Блаженные времена, хрупкий мир (Менассе) - страница 36

Лео знал, что это было сказано жестко, что Юдифь, случись ей такое услышать, не смолчала бы. Она обязательно возразила бы, если бы он ей это сказал, но он не мог больше терпеть ее возражения. Он заставил ее слушать, следить за аргументацией Иоахима, это был его манифест, последний штрих в неправильной, бесплодной, несущественной, растраченной на чувственные удовольствия части его жизни. Девушку, которая присутствовала при дискуссии студентов и была в тексте Лео молчаливой слушательницей — это была дань, которую Лео отдавал уму Юдифи — в конце концов убедили более обоснованные аргументы Иоахима. Что же делает Иоахим? В чем соль диалога? Выйдя победителем в споре и рассчитывая завоевать симпатию девушки, он в финале дискуссии приносит ее симпатию в жертву своей ледяной духовной неумолимости, своему интеллектуальному высокомерию.

Короче говоря, когда Лео писал об этом, ему казалось, что его лихорадочность связана с возвратом болезни, с гриппом, но это был лишь прилив духовного возбуждения, чувство триумфа, которое горячей волной ударяло в голову. Вот таким, возвысившимся над жизнью, он хотел себя отныне в жизни чувствовать, он понял: это и было его предназначение.

Еще два дня он работал над этой статьей и блаженствовал, купаясь в счастливой эйфории. А достав из чемодана портативную пишущую машинку и напечатав текст, он уже знал: эта работа безупречна. Весь ход доказательств был неотразим, но отнюдь не одномерен. Диалог можно было интерпретировать как спор его подсознания и его сверх-Я,[10] а также как сведение счетов с его прежней жизнью и рабским пристрастием к настроениям и страстям с их банальными развязками, как необходимая со всемирно-исторической точки зрения проповедь монументальной этической позиции, а кроме того — как частный образчик его искусности, при восприятии которого строй внутренней безусловной логичности его аргументации не отходил на второй план.

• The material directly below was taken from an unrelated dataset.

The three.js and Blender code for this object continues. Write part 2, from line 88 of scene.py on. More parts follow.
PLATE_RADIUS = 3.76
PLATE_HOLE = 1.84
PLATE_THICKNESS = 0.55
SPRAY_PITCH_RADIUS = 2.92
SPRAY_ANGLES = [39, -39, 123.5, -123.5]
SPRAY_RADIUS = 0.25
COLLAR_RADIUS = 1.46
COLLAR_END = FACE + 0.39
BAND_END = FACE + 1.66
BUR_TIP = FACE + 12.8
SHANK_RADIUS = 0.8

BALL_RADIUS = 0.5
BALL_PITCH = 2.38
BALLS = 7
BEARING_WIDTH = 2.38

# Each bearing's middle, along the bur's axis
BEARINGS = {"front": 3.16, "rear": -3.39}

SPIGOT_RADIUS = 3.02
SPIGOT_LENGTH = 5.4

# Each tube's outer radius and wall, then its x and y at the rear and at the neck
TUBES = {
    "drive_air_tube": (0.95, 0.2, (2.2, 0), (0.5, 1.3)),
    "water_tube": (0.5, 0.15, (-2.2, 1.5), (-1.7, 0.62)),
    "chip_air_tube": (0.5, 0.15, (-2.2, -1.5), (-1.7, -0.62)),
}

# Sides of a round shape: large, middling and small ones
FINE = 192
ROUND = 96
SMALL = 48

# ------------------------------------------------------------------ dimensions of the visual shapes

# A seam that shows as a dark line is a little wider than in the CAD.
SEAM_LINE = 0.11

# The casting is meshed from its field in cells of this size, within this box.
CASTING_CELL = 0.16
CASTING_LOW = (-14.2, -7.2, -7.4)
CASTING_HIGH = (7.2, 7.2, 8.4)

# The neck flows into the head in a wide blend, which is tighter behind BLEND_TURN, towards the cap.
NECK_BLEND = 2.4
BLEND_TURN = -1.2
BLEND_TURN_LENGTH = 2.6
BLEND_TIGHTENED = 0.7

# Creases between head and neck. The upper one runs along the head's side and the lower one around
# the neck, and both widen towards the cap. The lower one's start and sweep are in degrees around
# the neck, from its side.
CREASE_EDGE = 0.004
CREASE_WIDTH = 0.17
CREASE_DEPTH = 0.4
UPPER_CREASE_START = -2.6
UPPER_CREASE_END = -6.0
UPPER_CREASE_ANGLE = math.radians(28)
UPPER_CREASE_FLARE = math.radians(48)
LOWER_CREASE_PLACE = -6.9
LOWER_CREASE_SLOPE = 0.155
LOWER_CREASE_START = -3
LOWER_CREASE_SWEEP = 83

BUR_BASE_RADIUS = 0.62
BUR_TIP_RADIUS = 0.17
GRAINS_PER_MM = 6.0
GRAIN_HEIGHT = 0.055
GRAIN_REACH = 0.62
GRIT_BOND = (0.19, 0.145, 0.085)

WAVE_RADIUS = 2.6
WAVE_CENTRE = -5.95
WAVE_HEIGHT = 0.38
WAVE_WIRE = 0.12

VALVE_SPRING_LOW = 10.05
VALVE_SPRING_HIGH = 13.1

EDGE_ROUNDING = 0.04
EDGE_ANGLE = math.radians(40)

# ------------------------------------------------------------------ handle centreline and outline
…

Когда Лео надписал адрес Юдифи на конверте, вложил в него статью и понес на почту, он вдруг почувствовал — первый луч весеннего солнца! По дороге на почту он в мрачном возбуждении поглядывал на солнце — словно растение, которое только-только начинает прорастать. Моя жизнь в конечном счете растительна, подумал он, и это не суждение, а факт. Таков я, так мне и надлежит жить. Беспокойство охватило его, когда он задумался о внесексуальных импликациях этого образа.

Он сидел дома в кресле и пил чай. Обнаженная рука Юдифи, прекрасная, словно изваянная из мрамора, лежащая поверх одеяла — что же он тогда сказал? Даже в постели ты не можешь обойтись без сигареты. Ее суровое лицо, некрасивое, и такое прекрасное. Это был вовсе не образ, а четкое знание того, что все так и было, и он не прильнул к ней. Что она сказала? Ты напоминаешь мне Тристрама Шенди. Ну, с этим все теперь ясно. Окончательно. С этим покончено согласно его программе. Ах, проклятая головная боль. Боль, которая сначала рассеивается где-то в диафрагме, и словно газ, молекулы которого снабжены острыми крючьями, распространяется по кишечнику, пробирается вверх по позвоночнику и, достигая головы, материализуется, теперь это поток раскаленного свинца, он растекается по голове до самого лба и, чудо жизни, вытекает из носу в виде банальных соплей… Все-таки, собираясь на почту, надо было, видимо, надеть что-то на голову. После долгих дней апатии, когда он вяло копался в материалах своей диссертации и ничего не понимающим взглядом взирал на листок с идеями, как он его называл (идея для статьи:…), пил чай, дремал и спал, он понял, что эта неделя сильных страданий и боли разлуки была счастливейшей неделей в его жизни. Размолвка с Юдифью, размолвка в прямом смысле этого слова, сделала его счастливым, а его жизнь — осмысленно продуктивной, но теперь, поскольку все было кончено, ему грозило погружение в прежнюю летаргию, от которой он прежде лишь на краткое время освобождался с помощью эротических фантазий, но которые он теперь себе запретил собственным властным решением предаться целиком делу. Он оказался в состоянии написать блестящую статью, потому что осознал необходимость отречения — от Юдифи, от жизни, в которой она служила объектом его вожделений. Потому что осознал необходимость абсолютной чистоты мысли, бескомпромиссной отдачи своему делу, сохранить которую можно было только при исключительной концентрации.